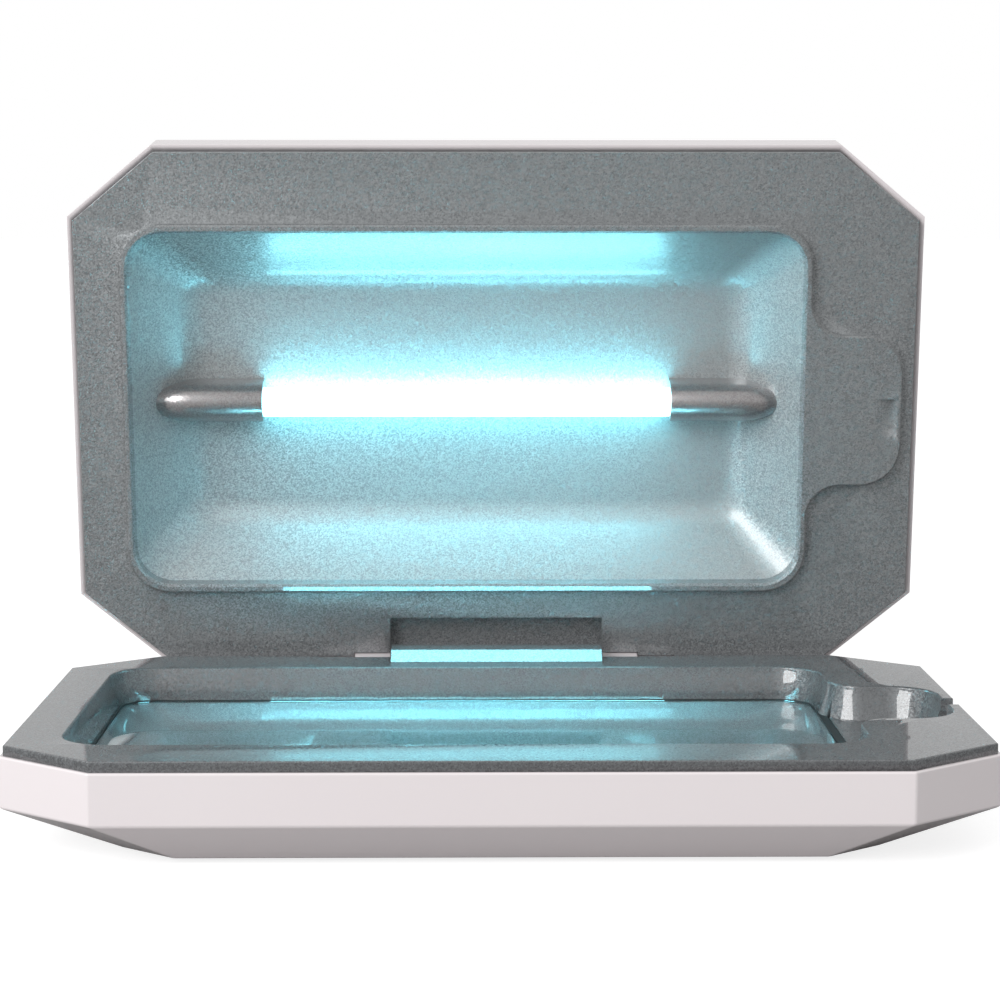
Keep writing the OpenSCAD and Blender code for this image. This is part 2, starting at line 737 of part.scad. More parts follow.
module lid_bezel() {
    color(silver) difference() {
        union() {
            deck(lid_rim_step);
            // Lip with a rounded edge
            for (a = [0:18:90]) prism(lip_outline(-lip_edge * (1 - cos(a))), rim_z - 0.1,
                rim_z + lip_h - lip_edge * (1 - sin(a)));
            block([-pocket_half - 1.4, pocket_y - 1.4, rim_z - pocket_depth - 1.4],
                [pocket_half + 1.4, half_d - shell_t - 0.2, shell_rim_z + 0.1]);
            for (x = [-catch_x, catch_x, sensor_x]) peg(x, magnet_y, shell_rim_z - 2, shell_rim_z, 4.2);
        }
        // Chamber opening with a rounded inner edge
        loft([[rounded(opening_l, opening_d, opening_r), shell_rim_z - 1],
            [rounded(opening_l, opening_d, opening_r), rim_z + lip_h - 0.6],
            [rounded(opening_l + 0.6, opening_d + 0.6, opening_r + 0.6), rim_z + lip_h + 0.01]]);
        // Cradle for the cable on the tongue
        translate([0, 6.3, 0]) rotate([90, 0, 0]) linear_extrude(9.5) polygon([
            [98, rim_z + lip_h + 0.01], [102.5, rim_z + lip_h - 1.6], [103.9, rim_z + lip_h + 0.01]
        ]);
        // Pocket for the hinge cover, and notches for the knuckles
        block([-pocket_half, pocket_y, rim_z - pocket_depth], [pocket_half, half_d, rim_z + 1]);
        pair() block([lid_knuckle[0] - 0.3, hinge_y - knuckle_r - 0.3, 0],
            [lid_knuckle[1] + 0.3, hinge_y, rim_z + 1]);
        for (x = [-catch_x, catch_x, sensor_x])
            peg(x, magnet_y, shell_rim_z - 3, shell_rim_z, magnet_r + 0.1);
        for (p = lugs) peg(p[0], p[1], shell_rim_z - 1, shell_rim_z + 1.6, 0.82);
    }
}

module lid_reflector() {
    color(mirror_metal) difference() {
        union() {
            loft([[rounded(opening_l - lid_pan_run + 0.4, opening_d - lid_pan_run + 0.4, 6),
                lid_pan_z - sheet_t],
                [rounded(opening_l + 1.1, opening_d + 1.1, opening_r + 1.1), shell_rim_z - 0.1]]);
            prism(rounded(plate_l + 1.9, plate_d + 1.7, lip_r + 1), shell_rim_z - sheet_t, shell_rim_z);
            for (p = lugs) peg(p[0], p[1], shell_rim_z - sheet_t, shell_rim_z, 2.3);
        }
        loft([[rounded(opening_l - lid_pan_run, opening_d - lid_pan_run, 5), lid_pan_z],
            [rounded(opening_l + 0.1, opening_d + 0.1, opening_r), shell_rim_z + 0.1]]);
        translate([chamber_x, 0, 0]) pair() bar_x(tube_half, 90, 0, lid_lamp_z, boot_r + 0.1);
        for (p = lugs) peg(p[0], p[1], shell_rim_z - 2, shell_rim_z + 1, 1);
    }
}

module lid_lamp_tube() {
    color(lamp_glow) lamp_tube(lid_lamp_z);
}

// A cover trimmed to the inside of the lid's reflector
module lid_lamp_cap(side) {
    color(steel) intersection() {
        lamp_cap(side, lid_lamp_z, lid_cap_r, lid_pan_z);
        loft([[rounded(opening_l - lid_pan_run - 0.1, opening_d - lid_pan_run, 5), lid_pan_z],
            [rounded(opening_l - 0.1, opening_d, opening_r), shell_rim_z]]);
    }
}

module lid_lamp_boots() {
    color(dark) lamp_boots(lid_lamp_z);
}

// Leads of the lid, from each end of the lamp to the hinge knuckles
module lid_wiring() {
    left_end = chamber_x - boot_end;
    right_end = chamber_x + boot_end;
    color(wire_colour) {
        wire([[left_end, 0, lid_lamp_z], [left_end - 3, 0, lid_lamp_z], [-97, 6, lid_lamp_z],
            [-97, 44, lid_lamp_z],
            [-84, 58, lid_lamp_z], [-38, 60, lid_lamp_z], [-33, 63, 15]], 0.7);
        wire([[right_end, 0, lid_lamp_z], [right_end + 3, 0, lid_lamp_z], [88, 6, lid_lamp_z],
            [94, 40, lid_lamp_z],
            [80, 58, lid_lamp_z], [38, 60, lid_lamp_z], [33, 63, 15]], 0.7);
    }
}

module lid_magnets() {
    color(steel) for (x = [-catch_x, catch_x, sensor_x])
        peg(x, magnet_y, shell_rim_z - 1.9, shell_rim_z, magnet_r);
}

module lid_reflector_screws() {
    color(steel) for (p = lugs) screw(p[0], p[1], shell_rim_z - sheet_t, 2.2, 0.8, 1.6, 0.9);
}

module indicator_board() {
    color(board_green) block([-7, -53, floor_z + 1.4], [7, -43, floor_z + 2.4]);
    color(white) block([-1.4, -49.4, floor_z + 0.5], [1.4, -46.6, floor_z + 1.4]);
    color(white) for (x = [-5.6, 5.6]) peg(x, -48, floor_z, floor_z + 1.4, 0.9);
}

module indicator_lens() {
    color(glass_tint) peg(0, -48, foot_h, floor_z + 0.3, 2.5);
}

in_base() base_shell();
in_base() base_bezel();
in_base() hinge_cover();
in_base() base_reflector();
in_base() quartz_plate();
in_base() plate_gasket();
in_base() base_lamp_tube();
in_base() base_lamp_cap(-1);  // base_lamp_cap_left
in_base() base_lamp_cap(1);  // base_lamp_cap_right
in_base() base_lamp_boots();
in_base() driver_board();
in_base() driver_transformers();
in_base() driver_capacitors();
in_base() power_inlet();
in_base() charging_board();
in_base() usb_socket_a();
in_base() usb_socket_c();
in_base() wire_connectors();
in_base() base_wiring();
in_base() lid_sensor_board();
in_base() catch_plates();
in_base() hinge_pin_left();
in_base() hinge_pin_right();
in_base() hinge_washers();
in_base() foot_front_left();
in_base() foot_front_right();
in_base() foot_back_left();
in_base() foot_back_right();
in_base() housing_screws();
in_base() base_reflector_screws();
in_base() board_screws();
in_lid() lid_shell();
in_lid() lid_bezel();
in_lid() lid_reflector();
in_lid() lid_lamp_tube();
in_lid() lid_lamp_cap(-1);  // lid_lamp_cap_left
in_lid() lid_lamp_cap(1);  // lid_lamp_cap_right
in_lid() lid_lamp_boots();
in_lid() lid_wiring();
in_lid() lid_magnets();
in_lid() lid_reflector_screws();
in_lid() indicator_board();
in_lid() indicator_lens();
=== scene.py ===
# A clamshell ultraviolet sanitiser box: two eight-sided plastic halves on a friction hinge,
# each with a flake-silver frame and chamber and a lit germicidal tube.
import json
import math

import bmesh
import bpy
from mathutils import Matrix, Vector


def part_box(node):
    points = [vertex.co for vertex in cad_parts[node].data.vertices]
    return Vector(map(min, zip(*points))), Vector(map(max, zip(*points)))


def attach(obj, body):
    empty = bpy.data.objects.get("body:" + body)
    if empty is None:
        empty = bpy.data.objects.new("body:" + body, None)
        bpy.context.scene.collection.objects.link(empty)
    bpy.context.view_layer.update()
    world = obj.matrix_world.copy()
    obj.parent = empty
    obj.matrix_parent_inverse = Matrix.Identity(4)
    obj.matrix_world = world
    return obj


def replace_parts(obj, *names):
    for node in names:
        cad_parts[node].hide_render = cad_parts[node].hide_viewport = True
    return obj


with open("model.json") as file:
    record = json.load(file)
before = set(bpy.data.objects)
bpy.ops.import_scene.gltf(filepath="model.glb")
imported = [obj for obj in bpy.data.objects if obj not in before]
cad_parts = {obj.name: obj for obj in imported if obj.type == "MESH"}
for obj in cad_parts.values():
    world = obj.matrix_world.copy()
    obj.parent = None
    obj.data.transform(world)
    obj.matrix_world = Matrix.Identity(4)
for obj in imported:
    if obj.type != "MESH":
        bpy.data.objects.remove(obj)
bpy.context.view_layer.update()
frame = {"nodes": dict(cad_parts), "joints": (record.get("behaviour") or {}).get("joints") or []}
scene = bpy.context.scene
MM = 0.001


# ---- Camera, stage and light ----
# A long lens above the rim looks slightly down at the open box. The box stands on a white sweep
# under one big soft key from the front left, inside a white surround.
SHELL_LOW, SHELL_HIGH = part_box("base_shell")
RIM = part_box("base_bezel")[1].z
HALF_D = 68.5 * MM
BASE_Y = SHELL_LOW.y + HALF_D
# The camera stands off from the middle of the base at rim height
CAMERA_LEFT = 6.48 * MM
CAMERA_BACK = 609.9 * MM
CAMERA_UP = 113.6 * MM
CAMERA_PITCH = 83.9
CAMERA_YAW = -0.63

camera_data = bpy.data.cameras.new("camera")
camera_data.lens = 93.6
camera_data.sensor_width = 36
camera_data.clip_end = 20
camera = bpy.data.objects.new("camera", camera_data)
camera.location = (-CAMERA_LEFT, BASE_Y - CAMERA_BACK, RIM + CAMERA_UP)
camera.rotation_euler = (math.radians(CAMERA_PITCH), 0, math.radians(CAMERA_YAW))
scene.collection.objects.link(camera)
scene.camera = camera
scene.view_settings.view_transform = "Standard"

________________

What the task asks => Nothing but the lines from the one with "in_lid() lid_lamp_tube();" to the one with "zip(*points))), Vector(map(max, zip(*points)))" should be echoed, both of them included, exactly as written.

Answer to this task =>
in_lid() lid_lamp_tube();
in_lid() lid_lamp_cap(-1);  // lid_lamp_cap_left
in_lid() lid_lamp_cap(1);  // lid_lamp_cap_right
in_lid() lid_lamp_boots();
in_lid() lid_wiring();
in_lid() lid_magnets();
in_lid() lid_reflector_screws();
in_lid() indicator_board();
in_lid() indicator_lens();
=== scene.py ===
# A clamshell ultraviolet sanitiser box: two eight-sided plastic halves on a friction hinge,
# each with a flake-silver frame and chamber and a lit germicidal tube.
import json
import math

import bmesh
import bpy
from mathutils import Matrix, Vector


def part_box(node):
    points = [vertex.co for vertex in cad_parts[node].data.vertices]
    return Vector(map(min, zip(*points))), Vector(map(max, zip(*points)))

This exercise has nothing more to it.